Output every line of the data exactly as it appears.

> **Collected material**:
= = = = = = =

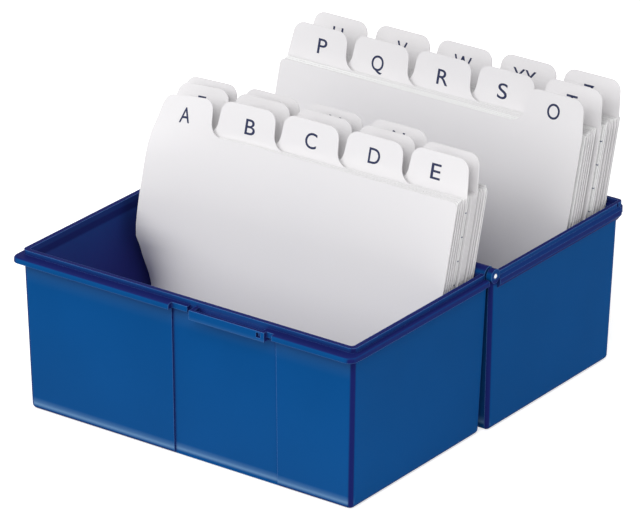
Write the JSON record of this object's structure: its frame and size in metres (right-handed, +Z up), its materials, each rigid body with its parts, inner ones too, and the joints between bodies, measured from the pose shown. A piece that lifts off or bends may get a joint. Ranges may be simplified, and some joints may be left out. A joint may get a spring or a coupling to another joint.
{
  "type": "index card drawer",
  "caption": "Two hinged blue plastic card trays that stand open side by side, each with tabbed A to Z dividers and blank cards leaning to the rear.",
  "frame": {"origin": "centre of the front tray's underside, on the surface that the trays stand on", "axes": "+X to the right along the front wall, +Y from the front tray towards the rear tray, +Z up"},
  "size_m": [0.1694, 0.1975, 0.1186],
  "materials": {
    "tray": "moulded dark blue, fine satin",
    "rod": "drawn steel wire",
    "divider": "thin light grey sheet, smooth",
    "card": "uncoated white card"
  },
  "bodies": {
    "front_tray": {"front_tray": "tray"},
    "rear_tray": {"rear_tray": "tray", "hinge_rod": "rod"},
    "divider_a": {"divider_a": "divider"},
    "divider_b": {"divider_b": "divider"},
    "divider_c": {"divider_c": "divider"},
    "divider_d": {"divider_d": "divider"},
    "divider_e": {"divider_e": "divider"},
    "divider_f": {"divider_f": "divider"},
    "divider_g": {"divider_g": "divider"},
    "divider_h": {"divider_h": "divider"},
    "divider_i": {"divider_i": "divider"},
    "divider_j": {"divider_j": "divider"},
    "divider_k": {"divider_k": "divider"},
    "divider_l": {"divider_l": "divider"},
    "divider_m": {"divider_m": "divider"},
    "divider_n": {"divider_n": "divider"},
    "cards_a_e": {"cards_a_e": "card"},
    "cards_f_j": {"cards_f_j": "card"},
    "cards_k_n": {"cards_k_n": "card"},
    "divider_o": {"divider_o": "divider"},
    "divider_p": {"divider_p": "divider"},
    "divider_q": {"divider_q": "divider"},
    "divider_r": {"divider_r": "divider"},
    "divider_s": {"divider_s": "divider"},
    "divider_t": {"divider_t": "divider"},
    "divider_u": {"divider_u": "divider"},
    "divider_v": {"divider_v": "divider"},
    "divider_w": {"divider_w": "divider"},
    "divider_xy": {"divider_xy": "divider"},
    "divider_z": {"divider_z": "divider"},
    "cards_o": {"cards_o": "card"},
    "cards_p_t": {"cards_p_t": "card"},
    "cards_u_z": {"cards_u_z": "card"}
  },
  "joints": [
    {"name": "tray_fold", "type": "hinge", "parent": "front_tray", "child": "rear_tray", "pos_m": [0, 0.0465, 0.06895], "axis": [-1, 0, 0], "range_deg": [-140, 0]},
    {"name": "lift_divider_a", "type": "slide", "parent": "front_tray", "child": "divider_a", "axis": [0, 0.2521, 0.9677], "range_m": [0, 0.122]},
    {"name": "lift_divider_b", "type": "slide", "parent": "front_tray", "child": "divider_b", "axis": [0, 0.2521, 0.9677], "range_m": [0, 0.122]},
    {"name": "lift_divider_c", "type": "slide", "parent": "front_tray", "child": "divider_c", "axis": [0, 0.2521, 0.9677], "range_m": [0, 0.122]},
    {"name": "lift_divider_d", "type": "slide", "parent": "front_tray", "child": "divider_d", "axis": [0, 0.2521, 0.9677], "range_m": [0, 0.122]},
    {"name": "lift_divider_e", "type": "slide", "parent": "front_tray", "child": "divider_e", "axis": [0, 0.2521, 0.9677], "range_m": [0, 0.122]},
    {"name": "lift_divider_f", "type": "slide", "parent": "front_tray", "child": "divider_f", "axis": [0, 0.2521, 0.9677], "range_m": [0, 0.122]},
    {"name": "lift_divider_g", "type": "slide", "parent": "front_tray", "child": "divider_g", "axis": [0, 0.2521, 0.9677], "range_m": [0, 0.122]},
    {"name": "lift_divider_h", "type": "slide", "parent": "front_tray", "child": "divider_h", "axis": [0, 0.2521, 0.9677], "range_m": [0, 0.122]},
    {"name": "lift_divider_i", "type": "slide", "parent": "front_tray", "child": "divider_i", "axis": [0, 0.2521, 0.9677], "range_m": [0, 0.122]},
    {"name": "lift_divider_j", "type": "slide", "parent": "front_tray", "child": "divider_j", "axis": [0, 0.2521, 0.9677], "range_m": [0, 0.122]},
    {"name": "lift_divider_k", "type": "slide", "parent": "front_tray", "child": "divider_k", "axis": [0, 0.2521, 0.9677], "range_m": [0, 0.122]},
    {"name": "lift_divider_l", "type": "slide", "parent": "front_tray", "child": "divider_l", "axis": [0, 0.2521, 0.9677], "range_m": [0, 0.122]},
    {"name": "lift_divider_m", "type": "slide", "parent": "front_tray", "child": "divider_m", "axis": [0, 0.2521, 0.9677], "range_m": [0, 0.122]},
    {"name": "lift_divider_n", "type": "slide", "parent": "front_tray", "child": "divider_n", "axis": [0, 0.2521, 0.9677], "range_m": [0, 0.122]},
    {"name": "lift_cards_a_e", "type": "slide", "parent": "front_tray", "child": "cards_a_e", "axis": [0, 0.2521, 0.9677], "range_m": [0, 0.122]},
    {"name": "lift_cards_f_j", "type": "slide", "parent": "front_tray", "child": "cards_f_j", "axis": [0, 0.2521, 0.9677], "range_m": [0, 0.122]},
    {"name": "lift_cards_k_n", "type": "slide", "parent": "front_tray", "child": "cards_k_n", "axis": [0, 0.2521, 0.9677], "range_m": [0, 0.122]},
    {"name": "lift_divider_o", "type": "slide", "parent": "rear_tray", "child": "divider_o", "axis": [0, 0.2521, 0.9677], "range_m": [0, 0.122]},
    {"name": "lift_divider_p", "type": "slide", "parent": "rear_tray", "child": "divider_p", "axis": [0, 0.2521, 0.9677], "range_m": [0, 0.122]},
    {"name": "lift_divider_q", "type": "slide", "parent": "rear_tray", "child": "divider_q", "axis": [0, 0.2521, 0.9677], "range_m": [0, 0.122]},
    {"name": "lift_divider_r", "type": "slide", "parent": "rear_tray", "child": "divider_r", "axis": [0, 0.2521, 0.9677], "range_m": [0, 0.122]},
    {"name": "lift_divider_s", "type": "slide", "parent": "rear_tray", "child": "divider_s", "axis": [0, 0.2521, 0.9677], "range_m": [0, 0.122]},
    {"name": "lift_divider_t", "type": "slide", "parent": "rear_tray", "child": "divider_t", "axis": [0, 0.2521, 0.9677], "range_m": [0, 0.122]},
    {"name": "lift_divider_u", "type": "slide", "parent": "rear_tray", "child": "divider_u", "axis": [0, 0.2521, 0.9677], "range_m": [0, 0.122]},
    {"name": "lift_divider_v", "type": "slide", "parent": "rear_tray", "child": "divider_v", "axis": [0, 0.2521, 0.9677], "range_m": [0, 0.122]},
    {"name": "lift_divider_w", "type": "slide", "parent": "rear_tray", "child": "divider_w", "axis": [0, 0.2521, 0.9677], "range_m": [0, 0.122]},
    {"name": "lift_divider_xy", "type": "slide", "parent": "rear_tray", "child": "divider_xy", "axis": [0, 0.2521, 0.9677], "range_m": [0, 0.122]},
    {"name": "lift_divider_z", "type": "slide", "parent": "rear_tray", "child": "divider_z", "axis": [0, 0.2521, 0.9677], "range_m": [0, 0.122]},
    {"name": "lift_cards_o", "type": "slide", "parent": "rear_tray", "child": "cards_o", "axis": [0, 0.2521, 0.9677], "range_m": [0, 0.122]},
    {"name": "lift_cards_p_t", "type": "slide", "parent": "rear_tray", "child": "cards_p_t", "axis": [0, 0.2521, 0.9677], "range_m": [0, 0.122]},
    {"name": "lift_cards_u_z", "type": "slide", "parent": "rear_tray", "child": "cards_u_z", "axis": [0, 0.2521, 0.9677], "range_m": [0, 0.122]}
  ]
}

= = = = = = =

> **Solution for this task**:
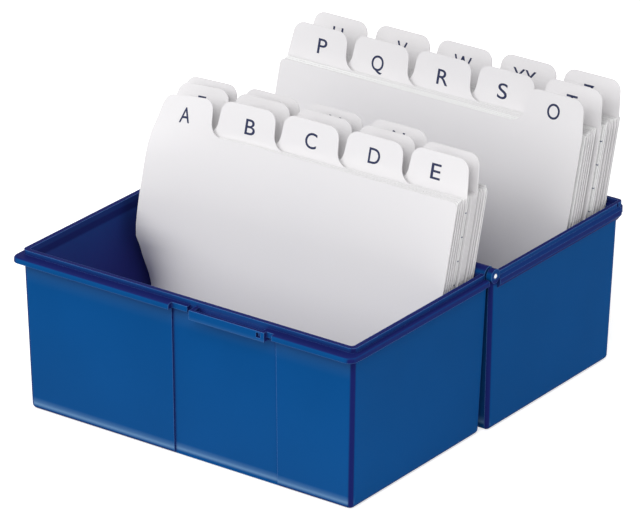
Write the JSON record of this object's structure: its frame and size in metres (right-handed, +Z up), its materials, each rigid body with its parts, inner ones too, and the joints between bodies, measured from the pose shown. A piece that lifts off or bends may get a joint. Ranges may be simplified, and some joints may be left out. A joint may get a spring or a coupling to another joint.
{
  "type": "index card drawer",
  "caption": "Two hinged blue plastic card trays that stand open side by side, each with tabbed A to Z dividers and blank cards leaning to the rear.",
  "frame": {"origin": "centre of the front tray's underside, on the surface that the trays stand on", "axes": "+X to the right along the front wall, +Y from the front tray towards the rear tray, +Z up"},
  "size_m": [0.1694, 0.1975, 0.1186],
  "materials": {
    "tray": "moulded dark blue, fine satin",
    "rod": "drawn steel wire",
    "divider": "thin light grey sheet, smooth",
    "card": "uncoated white card"
  },
  "bodies": {
    "front_tray": {"front_tray": "tray"},
    "rear_tray": {"rear_tray": "tray", "hinge_rod": "rod"},
    "divider_a": {"divider_a": "divider"},
    "divider_b": {"divider_b": "divider"},
    "divider_c": {"divider_c": "divider"},
    "divider_d": {"divider_d": "divider"},
    "divider_e": {"divider_e": "divider"},
    "divider_f": {"divider_f": "divider"},
    "divider_g": {"divider_g": "divider"},
    "divider_h": {"divider_h": "divider"},
    "divider_i": {"divider_i": "divider"},
    "divider_j": {"divider_j": "divider"},
    "divider_k": {"divider_k": "divider"},
    "divider_l": {"divider_l": "divider"},
    "divider_m": {"divider_m": "divider"},
    "divider_n": {"divider_n": "divider"},
    "cards_a_e": {"cards_a_e": "card"},
    "cards_f_j": {"cards_f_j": "card"},
    "cards_k_n": {"cards_k_n": "card"},
    "divider_o": {"divider_o": "divider"},
    "divider_p": {"divider_p": "divider"},
    "divider_q": {"divider_q": "divider"},
    "divider_r": {"divider_r": "divider"},
    "divider_s": {"divider_s": "divider"},
    "divider_t": {"divider_t": "divider"},
    "divider_u": {"divider_u": "divider"},
    "divider_v": {"divider_v": "divider"},
    "divider_w": {"divider_w": "divider"},
    "divider_xy": {"divider_xy": "divider"},
    "divider_z": {"divider_z": "divider"},
    "cards_o": {"cards_o": "card"},
    "cards_p_t": {"cards_p_t": "card"},
    "cards_u_z": {"cards_u_z": "card"}
  },
  "joints": [
    {"name": "tray_fold", "type": "hinge", "parent": "front_tray", "child": "rear_tray", "pos_m": [0, 0.0465, 0.06895], "axis": [-1, 0, 0], "range_deg": [-140, 0]},
    {"name": "lift_divider_a", "type": "slide", "parent": "front_tray", "child": "divider_a", "axis": [0, 0.2521, 0.9677], "range_m": [0, 0.122]},
    {"name": "lift_divider_b", "type": "slide", "parent": "front_tray", "child": "divider_b", "axis": [0, 0.2521, 0.9677], "range_m": [0, 0.122]},
    {"name": "lift_divider_c", "type": "slide", "parent": "front_tray", "child": "divider_c", "axis": [0, 0.2521, 0.9677], "range_m": [0, 0.122]},
    {"name": "lift_divider_d", "type": "slide", "parent": "front_tray", "child": "divider_d", "axis": [0, 0.2521, 0.9677], "range_m": [0, 0.122]},
    {"name": "lift_divider_e", "type": "slide", "parent": "front_tray", "child": "divider_e", "axis": [0, 0.2521, 0.9677], "range_m": [0, 0.122]},
    {"name": "lift_divider_f", "type": "slide", "parent": "front_tray", "child": "divider_f", "axis": [0, 0.2521, 0.9677], "range_m": [0, 0.122]},
    {"name": "lift_divider_g", "type": "slide", "parent": "front_tray", "child": "divider_g", "axis": [0, 0.2521, 0.9677], "range_m": [0, 0.122]},
    {"name": "lift_divider_h", "type": "slide", "parent": "front_tray", "child": "divider_h", "axis": [0, 0.2521, 0.9677], "range_m": [0, 0.122]},
    {"name": "lift_divider_i", "type": "slide", "parent": "front_tray", "child": "divider_i", "axis": [0, 0.2521, 0.9677], "range_m": [0, 0.122]},
    {"name": "lift_divider_j", "type": "slide", "parent": "front_tray", "child": "divider_j", "axis": [0, 0.2521, 0.9677], "range_m": [0, 0.122]},
    {"name": "lift_divider_k", "type": "slide", "parent": "front_tray", "child": "divider_k", "axis": [0, 0.2521, 0.9677], "range_m": [0, 0.122]},
    {"name": "lift_divider_l", "type": "slide", "parent": "front_tray", "child": "divider_l", "axis": [0, 0.2521, 0.9677], "range_m": [0, 0.122]},
    {"name": "lift_divider_m", "type": "slide", "parent": "front_tray", "child": "divider_m", "axis": [0, 0.2521, 0.9677], "range_m": [0, 0.122]},
    {"name": "lift_divider_n", "type": "slide", "parent": "front_tray", "child": "divider_n", "axis": [0, 0.2521, 0.9677], "range_m": [0, 0.122]},
    {"name": "lift_cards_a_e", "type": "slide", "parent": "front_tray", "child": "cards_a_e", "axis": [0, 0.2521, 0.9677], "range_m": [0, 0.122]},
    {"name": "lift_cards_f_j", "type": "slide", "parent": "front_tray", "child": "cards_f_j", "axis": [0, 0.2521, 0.9677], "range_m": [0, 0.122]},
    {"name": "lift_cards_k_n", "type": "slide", "parent": "front_tray", "child": "cards_k_n", "axis": [0, 0.2521, 0.9677], "range_m": [0, 0.122]},
    {"name": "lift_divider_o", "type": "slide", "parent": "rear_tray", "child": "divider_o", "axis": [0, 0.2521, 0.9677], "range_m": [0, 0.122]},
    {"name": "lift_divider_p", "type": "slide", "parent": "rear_tray", "child": "divider_p", "axis": [0, 0.2521, 0.9677], "range_m": [0, 0.122]},
    {"name": "lift_divider_q", "type": "slide", "parent": "rear_tray", "child": "divider_q", "axis": [0, 0.2521, 0.9677], "range_m": [0, 0.122]},
    {"name": "lift_divider_r", "type": "slide", "parent": "rear_tray", "child": "divider_r", "axis": [0, 0.2521, 0.9677], "range_m": [0, 0.122]},
    {"name": "lift_divider_s", "type": "slide", "parent": "rear_tray", "child": "divider_s", "axis": [0, 0.2521, 0.9677], "range_m": [0, 0.122]},
    {"name": "lift_divider_t", "type": "slide", "parent": "rear_tray", "child": "divider_t", "axis": [0, 0.2521, 0.9677], "range_m": [0, 0.122]},
    {"name": "lift_divider_u", "type": "slide", "parent": "rear_tray", "child": "divider_u", "axis": [0, 0.2521, 0.9677], "range_m": [0, 0.122]},
    {"name": "lift_divider_v", "type": "slide", "parent": "rear_tray", "child": "divider_v", "axis": [0, 0.2521, 0.9677], "range_m": [0, 0.122]},
    {"name": "lift_divider_w", "type": "slide", "parent": "rear_tray", "child": "divider_w", "axis": [0, 0.2521, 0.9677], "range_m": [0, 0.122]},
    {"name": "lift_divider_xy", "type": "slide", "parent": "rear_tray", "child": "divider_xy", "axis": [0, 0.2521, 0.9677], "range_m": [0, 0.122]},
    {"name": "lift_divider_z", "type": "slide", "parent": "rear_tray", "child": "divider_z", "axis": [0, 0.2521, 0.9677], "range_m": [0, 0.122]},
    {"name": "lift_cards_o", "type": "slide", "parent": "rear_tray", "child": "cards_o", "axis": [0, 0.2521, 0.9677], "range_m": [0, 0.122]},
    {"name": "lift_cards_p_t", "type": "slide", "parent": "rear_tray", "child": "cards_p_t", "axis": [0, 0.2521, 0.9677], "range_m": [0, 0.122]},
    {"name": "lift_cards_u_z", "type": "slide", "parent": "rear_tray", "child": "cards_u_z", "axis": [0, 0.2521, 0.9677], "range_m": [0, 0.122]}
  ]
}